Je dois attendre du côté hispanophone de la frontière le temps que ma demande d’asile soit étudiée, le plan «Quedate en Mexico» («Reste au Mexique»), implémenté depuis 2019 le requiert. Ce décret révèle l’absurdité de ma situation et la contradiction des politiques migratoires. Nous sommes contraints de rester dans des régions, notamment Tamaulipas, dont le risque est classé Niveau 4 par le Département d’État des État-Unis – au même titre que l’Afghanistan, la Syrie, la Corée du Nord ou le Yémen. Ironiquement, ce plan nous expose à ces même dangers desquels les États-Unis cherchent à protéger leur population.
Alors j’attends. Je reconnais les mêmes visages angoissés et la même résilience qu’à Tapachula. Cubains, Salvadoriens, Guatémaltèques, Honduriens, Nicaraguayens, Vénézuéliens… Une communauté soudée par la désillusion, la peur et l’aspiration à un avenir supportable. Tous attendent. Un mois, un an. Le temps qu’il faudra pour qu’un juge migratoire détermine la validité de nos demandes.
Tassé dans ma masure provisoire, je prends connaissance de ce pays qui me déteste avant même de me connaître. J’apprends les modalités de l’Accord sur le droit d’asile, que les autorités ne veulent nommer «Accord de Pays Tiers Sûrs» entre les États-Unis et le Guatemala. Le principe est simple. Une personne demandant l’asile aux États Unis peut être déportée vers un «Pays Tiers» – ici, le Guatemala – qu’il aurait traversé au cours de son périple migratoire. Des accords similaires ont également été mis en place avec le Honduras et le Salvador. Néanmoins, le principe de non-refoulement interdit la déportation des demandeurs d’asile dans un « territoire où sa vie ou sa liberté serait menacée en raison de sa race, de sa religion, de sa nationalité, de son appartenance à un certain groupe social ou de ses opinions politiques ». Un pays tiers doit également être dans la capacité d’assurer la sécurité des demandeurs d’asiles. C’est pourquoi l’octroi de ce statut au Guatemala suscite des inquiétudes. J’apprends que le Président Trump se félicite de « mettre fin au business des coyotes et des trafiquants ». Il affirme qu’il garantira « la sécurité aux demandeurs d’asile légitimes » et qu’il « mettra fin aux fraudes à l’asile et aux abus du système ». J’apprends enfin que je suis refusé d’asile aux États-Unis, étant passé par le Guatemala auparavant sans y avoir déposé ma demande. J’assimile ce verdict mais l’incongruité, l’aberration et l’injustice de ma situation me submergent et m’occultent de toute réaction.

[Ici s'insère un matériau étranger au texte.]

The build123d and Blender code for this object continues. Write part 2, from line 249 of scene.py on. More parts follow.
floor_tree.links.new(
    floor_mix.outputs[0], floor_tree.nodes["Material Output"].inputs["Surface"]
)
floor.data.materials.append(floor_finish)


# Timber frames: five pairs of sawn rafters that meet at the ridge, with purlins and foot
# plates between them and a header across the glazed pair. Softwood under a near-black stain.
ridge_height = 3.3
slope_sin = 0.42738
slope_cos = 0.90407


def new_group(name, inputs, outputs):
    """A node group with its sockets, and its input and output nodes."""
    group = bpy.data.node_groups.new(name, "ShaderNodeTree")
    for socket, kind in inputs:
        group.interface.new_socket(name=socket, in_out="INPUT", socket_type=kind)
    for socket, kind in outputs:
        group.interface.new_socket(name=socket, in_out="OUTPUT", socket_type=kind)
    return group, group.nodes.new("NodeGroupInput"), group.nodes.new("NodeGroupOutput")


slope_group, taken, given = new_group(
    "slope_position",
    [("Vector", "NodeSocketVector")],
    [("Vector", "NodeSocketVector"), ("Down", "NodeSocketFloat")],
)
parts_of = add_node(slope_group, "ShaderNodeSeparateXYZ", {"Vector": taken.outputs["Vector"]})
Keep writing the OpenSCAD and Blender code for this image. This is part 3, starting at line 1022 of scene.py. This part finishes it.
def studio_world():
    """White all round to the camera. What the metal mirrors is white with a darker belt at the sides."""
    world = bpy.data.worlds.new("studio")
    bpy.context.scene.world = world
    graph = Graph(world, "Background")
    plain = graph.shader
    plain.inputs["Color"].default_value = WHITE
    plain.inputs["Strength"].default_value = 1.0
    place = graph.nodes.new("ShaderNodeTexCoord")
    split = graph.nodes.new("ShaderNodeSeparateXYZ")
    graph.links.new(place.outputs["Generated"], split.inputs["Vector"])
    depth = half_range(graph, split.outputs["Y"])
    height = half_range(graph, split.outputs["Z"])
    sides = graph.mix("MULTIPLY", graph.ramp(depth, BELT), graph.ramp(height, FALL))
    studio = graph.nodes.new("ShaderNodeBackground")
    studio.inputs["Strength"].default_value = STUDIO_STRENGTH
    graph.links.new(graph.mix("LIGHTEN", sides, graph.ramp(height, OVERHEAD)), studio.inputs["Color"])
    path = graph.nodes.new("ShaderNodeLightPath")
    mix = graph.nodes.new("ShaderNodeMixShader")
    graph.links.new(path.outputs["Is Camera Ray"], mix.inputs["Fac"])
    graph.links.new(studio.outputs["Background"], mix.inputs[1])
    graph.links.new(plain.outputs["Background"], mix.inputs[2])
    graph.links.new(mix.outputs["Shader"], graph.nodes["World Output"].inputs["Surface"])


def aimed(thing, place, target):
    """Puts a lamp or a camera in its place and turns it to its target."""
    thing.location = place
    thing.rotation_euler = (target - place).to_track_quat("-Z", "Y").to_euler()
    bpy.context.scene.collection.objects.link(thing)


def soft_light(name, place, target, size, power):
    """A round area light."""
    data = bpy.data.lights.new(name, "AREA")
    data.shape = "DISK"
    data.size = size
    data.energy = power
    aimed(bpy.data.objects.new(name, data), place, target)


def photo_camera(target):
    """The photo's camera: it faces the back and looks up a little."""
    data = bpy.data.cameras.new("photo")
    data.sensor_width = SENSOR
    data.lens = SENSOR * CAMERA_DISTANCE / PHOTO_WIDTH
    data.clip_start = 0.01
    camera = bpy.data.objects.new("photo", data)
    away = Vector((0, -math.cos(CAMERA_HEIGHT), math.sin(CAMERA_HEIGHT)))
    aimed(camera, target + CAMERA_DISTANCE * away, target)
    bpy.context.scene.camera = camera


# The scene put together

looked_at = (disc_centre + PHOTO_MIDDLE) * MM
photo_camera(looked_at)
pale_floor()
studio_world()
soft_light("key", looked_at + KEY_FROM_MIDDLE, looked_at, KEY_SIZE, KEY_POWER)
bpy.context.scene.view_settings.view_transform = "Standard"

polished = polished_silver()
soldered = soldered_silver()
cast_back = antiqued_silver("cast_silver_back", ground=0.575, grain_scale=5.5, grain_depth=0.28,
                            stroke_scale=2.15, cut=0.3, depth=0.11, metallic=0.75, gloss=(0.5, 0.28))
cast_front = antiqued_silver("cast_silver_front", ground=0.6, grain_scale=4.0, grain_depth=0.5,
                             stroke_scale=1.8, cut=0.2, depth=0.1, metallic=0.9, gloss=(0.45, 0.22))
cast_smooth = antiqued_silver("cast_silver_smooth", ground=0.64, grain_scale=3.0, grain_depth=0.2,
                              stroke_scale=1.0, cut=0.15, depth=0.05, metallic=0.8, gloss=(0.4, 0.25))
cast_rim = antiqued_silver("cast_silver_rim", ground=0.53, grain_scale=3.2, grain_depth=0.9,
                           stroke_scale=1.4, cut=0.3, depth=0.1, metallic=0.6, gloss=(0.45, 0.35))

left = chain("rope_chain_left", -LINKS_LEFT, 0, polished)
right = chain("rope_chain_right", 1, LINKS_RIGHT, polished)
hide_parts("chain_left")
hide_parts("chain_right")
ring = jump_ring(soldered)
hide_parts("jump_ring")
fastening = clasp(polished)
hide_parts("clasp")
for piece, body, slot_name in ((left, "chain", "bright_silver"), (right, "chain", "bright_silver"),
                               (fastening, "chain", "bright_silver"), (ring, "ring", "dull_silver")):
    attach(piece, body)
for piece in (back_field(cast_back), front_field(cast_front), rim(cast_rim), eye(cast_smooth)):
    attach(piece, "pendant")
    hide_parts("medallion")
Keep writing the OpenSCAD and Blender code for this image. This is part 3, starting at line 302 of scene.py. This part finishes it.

Ma demande sera donc prise en compte au Guatemala, où je recevrai, peut-être, l’asile.
Guatemala. La peur embrasait chacun de mes pas.
Le bureau national d’asile qui me reçoit possède quatre employés, symbole de son inaptitude à étudier de multiples demandes. Alors qu’en 2018 il peinait à traiter les 257 demandes d’asile reçues, 100 000 migrants du Salvador et du Honduras entamaient cette même procédure aux États-Unis. Avec le nouvel accord ces derniers seront redirigés, entre autres, au Guatemala. Comment le pays pourra-t-il répondre à une telle augmentation des demandes ?
Pour ma part, d’autres préoccupations m’envahissent. La mort me poursuit toujours. Au terme de ce voyage, elle est désormais plus près de moi que jamais. Les maras et les cartels de drogue ne connaissent pas de frontières. Ils transcendent les délimitations abstraites des nations, constituant des «États parmi les États». Dépourvu de tout, armé d’illusions, mes chances de m’extraire de la pauvreté se voient de nouveau réduites. Car au Guatemala, la pauvreté est plus accrue encore qu’au Salvador : près de la moitié de la population vit ici en dessous du seuil de pauvreté. C’est donc un pays à feu et à sang, duquel 17 000 personnes ont tenté de s’échapper vers les États-Unis en 2018, qui est considéré capable de me protéger du même enfer qui fait fuir son peuple.
Désillusion. La peur m’embrassait de ses bras.
Je deviens à mon tour un de ces spectres coupés de passé et sans destin. J’ai traîné mon âme vagabonde dans ce voyage toponymique qui se révèle sans avenir. Succombant à ma fatalité, aliéné, j’erre désormais le cœur vide et sans espoir.